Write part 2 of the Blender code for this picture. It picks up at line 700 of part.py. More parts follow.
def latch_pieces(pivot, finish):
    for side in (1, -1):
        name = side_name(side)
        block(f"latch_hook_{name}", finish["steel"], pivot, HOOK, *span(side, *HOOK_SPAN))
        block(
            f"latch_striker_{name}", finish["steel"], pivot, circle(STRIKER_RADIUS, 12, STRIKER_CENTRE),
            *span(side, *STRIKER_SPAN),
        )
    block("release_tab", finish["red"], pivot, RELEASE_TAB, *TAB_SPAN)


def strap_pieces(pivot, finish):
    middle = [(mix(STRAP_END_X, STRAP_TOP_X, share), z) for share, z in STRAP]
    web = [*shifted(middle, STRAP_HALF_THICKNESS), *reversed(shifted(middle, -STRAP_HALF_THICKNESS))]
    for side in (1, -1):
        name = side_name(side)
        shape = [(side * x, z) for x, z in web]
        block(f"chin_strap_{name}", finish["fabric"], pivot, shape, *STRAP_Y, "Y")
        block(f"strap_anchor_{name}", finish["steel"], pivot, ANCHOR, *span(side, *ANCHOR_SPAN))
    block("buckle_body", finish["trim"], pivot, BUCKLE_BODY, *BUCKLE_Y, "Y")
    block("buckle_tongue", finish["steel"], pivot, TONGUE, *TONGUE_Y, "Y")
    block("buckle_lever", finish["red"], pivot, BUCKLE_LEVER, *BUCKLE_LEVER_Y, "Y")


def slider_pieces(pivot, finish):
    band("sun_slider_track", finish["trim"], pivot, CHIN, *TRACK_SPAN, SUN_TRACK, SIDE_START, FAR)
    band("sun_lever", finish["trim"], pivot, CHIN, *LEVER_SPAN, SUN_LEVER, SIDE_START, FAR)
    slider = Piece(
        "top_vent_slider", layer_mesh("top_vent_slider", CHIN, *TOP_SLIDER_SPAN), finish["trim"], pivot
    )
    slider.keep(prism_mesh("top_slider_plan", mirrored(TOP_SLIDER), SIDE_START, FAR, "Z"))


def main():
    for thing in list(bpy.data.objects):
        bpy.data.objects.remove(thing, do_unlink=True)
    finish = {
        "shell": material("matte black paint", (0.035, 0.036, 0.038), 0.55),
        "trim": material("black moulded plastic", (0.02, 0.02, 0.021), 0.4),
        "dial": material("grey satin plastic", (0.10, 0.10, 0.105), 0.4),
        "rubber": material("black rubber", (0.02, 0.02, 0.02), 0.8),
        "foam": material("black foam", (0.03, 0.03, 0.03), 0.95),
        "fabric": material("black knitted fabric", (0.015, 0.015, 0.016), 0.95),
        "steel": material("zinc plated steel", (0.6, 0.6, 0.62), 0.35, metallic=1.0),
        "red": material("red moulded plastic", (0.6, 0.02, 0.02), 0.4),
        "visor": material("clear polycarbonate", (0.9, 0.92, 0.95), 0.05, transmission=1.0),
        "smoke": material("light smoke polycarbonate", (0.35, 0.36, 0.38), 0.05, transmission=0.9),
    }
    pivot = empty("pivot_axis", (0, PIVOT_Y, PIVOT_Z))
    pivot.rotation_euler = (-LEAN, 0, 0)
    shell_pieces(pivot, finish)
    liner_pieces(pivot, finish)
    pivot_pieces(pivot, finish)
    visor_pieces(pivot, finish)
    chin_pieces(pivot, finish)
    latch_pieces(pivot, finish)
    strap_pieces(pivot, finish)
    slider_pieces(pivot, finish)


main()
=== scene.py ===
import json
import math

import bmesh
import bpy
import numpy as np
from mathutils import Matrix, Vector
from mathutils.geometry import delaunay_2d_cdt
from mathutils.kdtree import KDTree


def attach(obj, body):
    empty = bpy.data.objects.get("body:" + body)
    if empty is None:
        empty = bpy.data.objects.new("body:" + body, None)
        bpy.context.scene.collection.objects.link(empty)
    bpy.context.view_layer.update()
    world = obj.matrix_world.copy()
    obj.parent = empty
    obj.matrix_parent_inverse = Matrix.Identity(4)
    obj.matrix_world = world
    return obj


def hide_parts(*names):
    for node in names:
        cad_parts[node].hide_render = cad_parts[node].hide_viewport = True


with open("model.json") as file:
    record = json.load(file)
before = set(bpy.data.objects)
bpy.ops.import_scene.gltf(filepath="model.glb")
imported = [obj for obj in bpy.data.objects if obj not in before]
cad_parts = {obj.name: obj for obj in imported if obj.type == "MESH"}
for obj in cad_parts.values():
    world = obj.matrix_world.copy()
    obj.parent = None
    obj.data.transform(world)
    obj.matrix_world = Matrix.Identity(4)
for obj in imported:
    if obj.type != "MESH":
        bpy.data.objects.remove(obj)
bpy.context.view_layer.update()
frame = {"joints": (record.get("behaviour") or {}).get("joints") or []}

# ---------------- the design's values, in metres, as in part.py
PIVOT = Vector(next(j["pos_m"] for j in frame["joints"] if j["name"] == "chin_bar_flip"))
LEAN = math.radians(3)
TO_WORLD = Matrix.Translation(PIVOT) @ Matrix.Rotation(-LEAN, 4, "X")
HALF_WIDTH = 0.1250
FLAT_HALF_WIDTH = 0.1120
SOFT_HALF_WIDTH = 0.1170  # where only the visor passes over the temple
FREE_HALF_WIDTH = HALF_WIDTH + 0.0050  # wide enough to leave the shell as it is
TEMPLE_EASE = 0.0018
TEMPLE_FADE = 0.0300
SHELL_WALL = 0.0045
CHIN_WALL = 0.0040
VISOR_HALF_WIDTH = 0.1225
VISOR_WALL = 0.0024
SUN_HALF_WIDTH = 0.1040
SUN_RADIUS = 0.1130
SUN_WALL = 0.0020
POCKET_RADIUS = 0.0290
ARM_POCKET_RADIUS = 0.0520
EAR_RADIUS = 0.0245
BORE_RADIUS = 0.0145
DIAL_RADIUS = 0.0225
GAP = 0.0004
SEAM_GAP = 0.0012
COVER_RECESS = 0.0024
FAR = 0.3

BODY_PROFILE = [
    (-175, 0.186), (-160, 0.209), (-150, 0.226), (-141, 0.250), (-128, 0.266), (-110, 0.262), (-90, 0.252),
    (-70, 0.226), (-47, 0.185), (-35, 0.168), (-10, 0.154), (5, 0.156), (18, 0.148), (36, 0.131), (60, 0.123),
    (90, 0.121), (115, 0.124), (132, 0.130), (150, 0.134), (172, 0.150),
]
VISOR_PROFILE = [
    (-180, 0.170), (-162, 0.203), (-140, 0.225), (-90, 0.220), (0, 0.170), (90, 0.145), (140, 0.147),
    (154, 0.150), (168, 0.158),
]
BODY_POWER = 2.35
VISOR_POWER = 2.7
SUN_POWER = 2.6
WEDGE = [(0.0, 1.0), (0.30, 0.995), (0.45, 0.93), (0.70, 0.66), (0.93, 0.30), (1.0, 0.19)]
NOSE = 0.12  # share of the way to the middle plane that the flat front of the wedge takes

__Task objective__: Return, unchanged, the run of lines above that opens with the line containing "liner_pieces(pivot, finish)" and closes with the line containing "obj.data.transform(world)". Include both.

__Exercise response__:
    liner_pieces(pivot, finish)
    pivot_pieces(pivot, finish)
    visor_pieces(pivot, finish)
    chin_pieces(pivot, finish)
    latch_pieces(pivot, finish)
    strap_pieces(pivot, finish)
    slider_pieces(pivot, finish)


main()
=== scene.py ===
import json
import math

import bmesh
import bpy
import numpy as np
from mathutils import Matrix, Vector
from mathutils.geometry import delaunay_2d_cdt
from mathutils.kdtree import KDTree


def attach(obj, body):
    empty = bpy.data.objects.get("body:" + body)
    if empty is None:
        empty = bpy.data.objects.new("body:" + body, None)
        bpy.context.scene.collection.objects.link(empty)
    bpy.context.view_layer.update()
    world = obj.matrix_world.copy()
    obj.parent = empty
    obj.matrix_parent_inverse = Matrix.Identity(4)
    obj.matrix_world = world
    return obj


def hide_parts(*names):
    for node in names:
        cad_parts[node].hide_render = cad_parts[node].hide_viewport = True


with open("model.json") as file:
    record = json.load(file)
before = set(bpy.data.objects)
bpy.ops.import_scene.gltf(filepath="model.glb")
imported = [obj for obj in bpy.data.objects if obj not in before]
cad_parts = {obj.name: obj for obj in imported if obj.type == "MESH"}
for obj in cad_parts.values():
    world = obj.matrix_world.copy()
    obj.parent = None
    obj.data.transform(world)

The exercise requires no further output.